Geometric Phase in Open Systems

We calculate the geometric phase associated with the evolution of a system subjected to decoherence through a quantum-jump approach. The method is general and can be applied to many different physical systems. As examples, two main sources of decoherence are considered: dephasing and spontaneous decay. We show that the geometric phase is completely insensitive to the former, i.e., it is independent of the number of jumps determined by the dephasing operator.

Figure 1

Evolution of the state along a “one-jump” trajectory on the Bloch sphere, in the case of phase diffusion decoherence ($\Gamma \propto {\sigma }_z$).
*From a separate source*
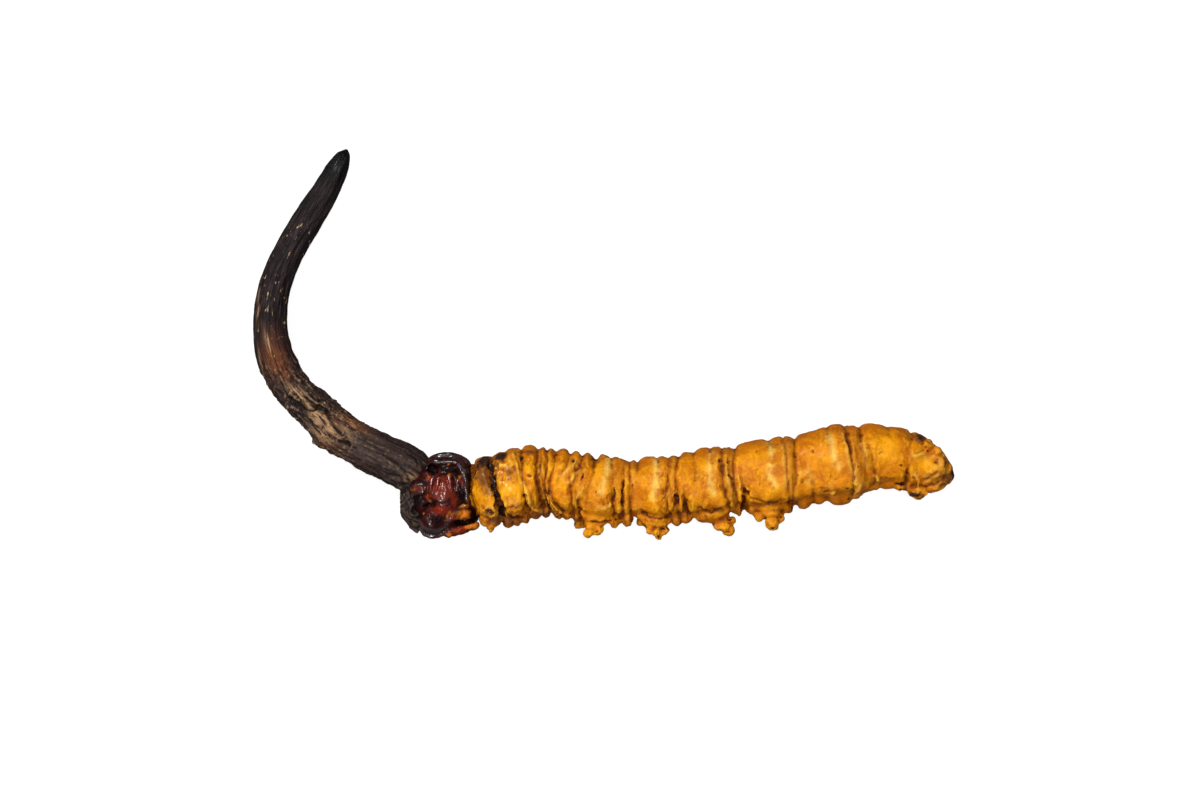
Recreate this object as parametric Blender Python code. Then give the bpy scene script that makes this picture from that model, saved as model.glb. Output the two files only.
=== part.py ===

From time $t_0$ to time $t_1$ the state evolves under the no-jump Hamiltonian $\tilde{H}$ alongside the parallel of the sphere. At time $t_1$ a jump occurs, flipping (instantaneously) the Bloch vector about the $z$ to the point $t_1^{\prime }$, and the no-jump evolution starts again. At time $t_2=t_0+2\pi /\omega$ the geometric phase $\gamma =\pi (1-\cos \theta )$ is recovered. The geometric phase is half the area enclosed in the path spanned by the Bloch vector. This is given by two contribution, the surface $t_1-t_0-t_1^{\prime }$ and the surface $t_0-t_1-t_2$. This picture also represents the evolution of a spin-$J$ particle subjected to dephasing, in a generalized Bloch sphere.

Figure 2

Evolution of the state along the no-jump trajectory on the Bloch sphere, for the spontaneous decay case (${\Gamma }_1=\lambda {\sigma }_z$, ${\Gamma }_2=\alpha {\sigma }_{-}$). The evolution is a smooth spiral converging to the lower state: while the state rotates about the $z$ axis, it is smoothly brought towards the lower state with a velocity given by the spontaneous decay rate $\alpha$. The geometric phase is given by the area enclosed in the path shown, where the last segment is the geodesic connecting initial and final point of the evolution.